(3D code data)
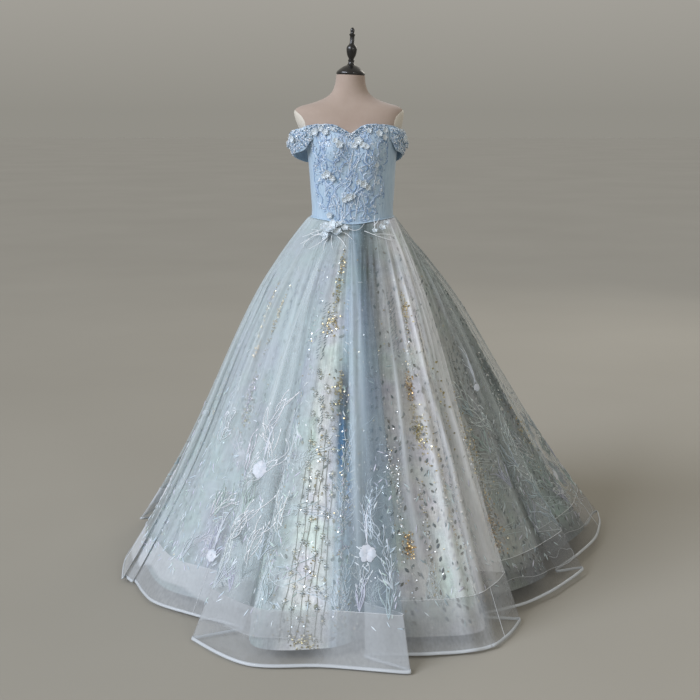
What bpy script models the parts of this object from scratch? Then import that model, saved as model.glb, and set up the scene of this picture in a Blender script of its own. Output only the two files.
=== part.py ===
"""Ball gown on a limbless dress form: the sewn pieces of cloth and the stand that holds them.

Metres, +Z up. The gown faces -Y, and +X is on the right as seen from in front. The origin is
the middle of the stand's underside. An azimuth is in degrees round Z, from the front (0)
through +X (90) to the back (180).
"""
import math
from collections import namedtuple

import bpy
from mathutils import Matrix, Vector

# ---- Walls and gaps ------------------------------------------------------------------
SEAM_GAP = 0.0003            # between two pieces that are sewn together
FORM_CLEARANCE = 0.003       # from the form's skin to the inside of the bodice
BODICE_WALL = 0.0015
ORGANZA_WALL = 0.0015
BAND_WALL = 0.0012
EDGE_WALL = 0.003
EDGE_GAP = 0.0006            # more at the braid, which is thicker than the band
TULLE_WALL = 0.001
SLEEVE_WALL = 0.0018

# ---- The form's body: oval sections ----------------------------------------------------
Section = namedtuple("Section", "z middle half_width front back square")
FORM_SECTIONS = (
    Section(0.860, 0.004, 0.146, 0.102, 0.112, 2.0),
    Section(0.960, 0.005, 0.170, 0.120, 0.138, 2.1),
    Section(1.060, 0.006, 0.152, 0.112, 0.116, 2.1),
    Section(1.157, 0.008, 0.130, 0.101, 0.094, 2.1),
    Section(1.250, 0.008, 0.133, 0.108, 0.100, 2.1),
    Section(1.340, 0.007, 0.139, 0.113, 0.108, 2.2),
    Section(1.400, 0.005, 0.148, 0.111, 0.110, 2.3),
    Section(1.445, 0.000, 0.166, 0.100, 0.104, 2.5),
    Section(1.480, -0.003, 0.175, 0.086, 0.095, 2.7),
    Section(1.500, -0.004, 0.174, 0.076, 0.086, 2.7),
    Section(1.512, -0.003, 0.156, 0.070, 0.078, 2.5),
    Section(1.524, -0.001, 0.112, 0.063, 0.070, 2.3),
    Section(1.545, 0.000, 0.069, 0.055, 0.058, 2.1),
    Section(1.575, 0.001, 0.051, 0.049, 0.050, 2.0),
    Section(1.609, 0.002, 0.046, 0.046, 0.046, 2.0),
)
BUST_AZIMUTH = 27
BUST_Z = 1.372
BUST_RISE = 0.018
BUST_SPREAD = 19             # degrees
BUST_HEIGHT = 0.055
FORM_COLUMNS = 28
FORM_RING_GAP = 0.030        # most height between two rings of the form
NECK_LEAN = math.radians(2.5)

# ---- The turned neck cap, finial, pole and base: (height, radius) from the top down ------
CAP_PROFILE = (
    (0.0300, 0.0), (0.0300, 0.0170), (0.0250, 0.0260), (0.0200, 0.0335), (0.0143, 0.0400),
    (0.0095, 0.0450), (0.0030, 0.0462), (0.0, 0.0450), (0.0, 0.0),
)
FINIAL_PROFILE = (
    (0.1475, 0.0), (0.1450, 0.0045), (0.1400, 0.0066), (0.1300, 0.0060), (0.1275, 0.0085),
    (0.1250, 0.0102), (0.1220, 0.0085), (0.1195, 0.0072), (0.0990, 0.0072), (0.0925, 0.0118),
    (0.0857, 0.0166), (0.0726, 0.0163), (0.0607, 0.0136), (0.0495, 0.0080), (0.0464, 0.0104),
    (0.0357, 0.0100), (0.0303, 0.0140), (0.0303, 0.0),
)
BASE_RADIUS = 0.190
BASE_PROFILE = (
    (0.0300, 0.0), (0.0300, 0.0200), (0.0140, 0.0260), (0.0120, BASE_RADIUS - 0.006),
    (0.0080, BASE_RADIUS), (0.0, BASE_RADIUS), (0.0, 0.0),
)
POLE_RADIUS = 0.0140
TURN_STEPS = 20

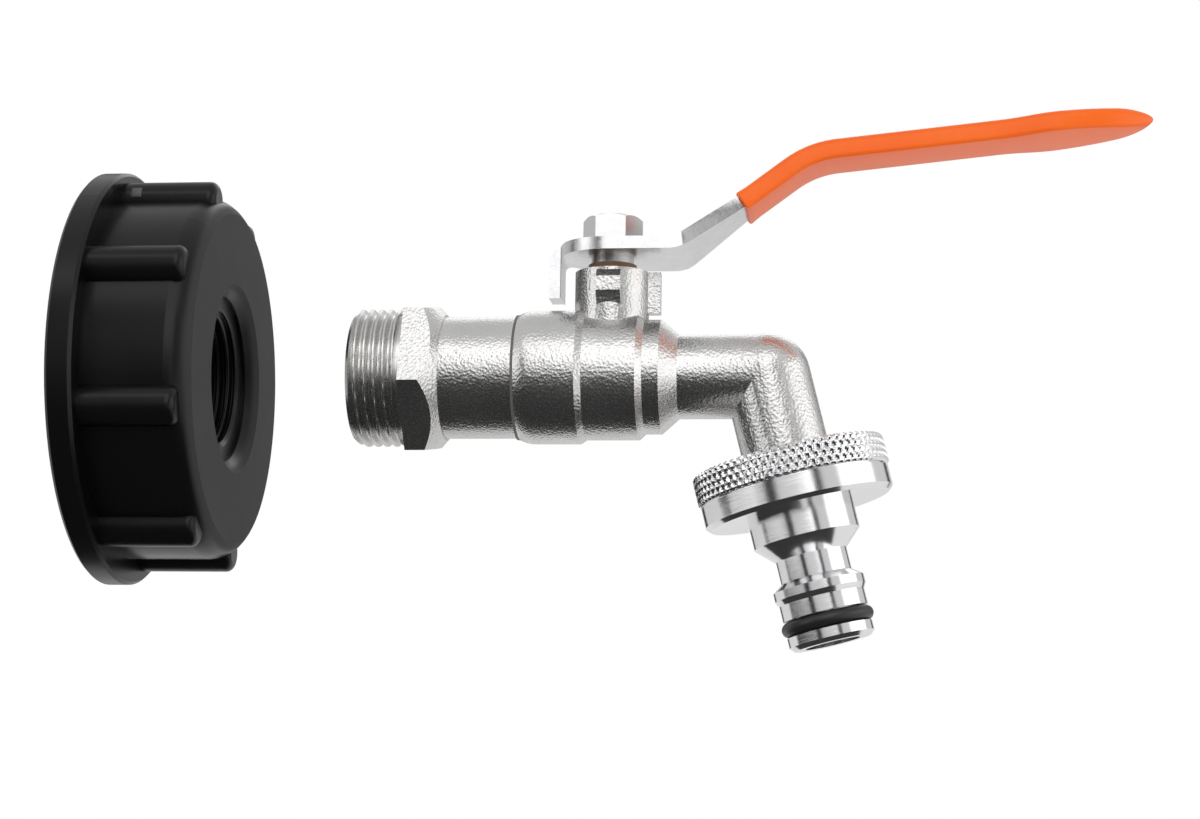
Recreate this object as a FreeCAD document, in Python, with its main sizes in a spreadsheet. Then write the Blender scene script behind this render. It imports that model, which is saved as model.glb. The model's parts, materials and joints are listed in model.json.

Brief: Only the lines from the opening of the material through the line with "that holds them." should be echoed, exactly as written.

Exercise output:
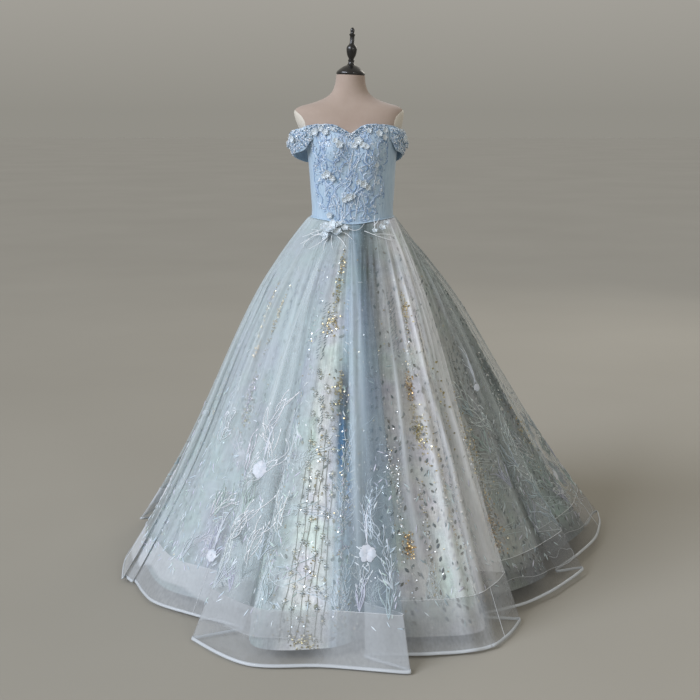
What bpy script models the parts of this object from scratch? Then import that model, saved as model.glb, and set up the scene of this picture in a Blender script of its own. Output only the two files.
=== part.py ===
"""Ball gown on a limbless dress form: the sewn pieces of cloth and the stand that holds them.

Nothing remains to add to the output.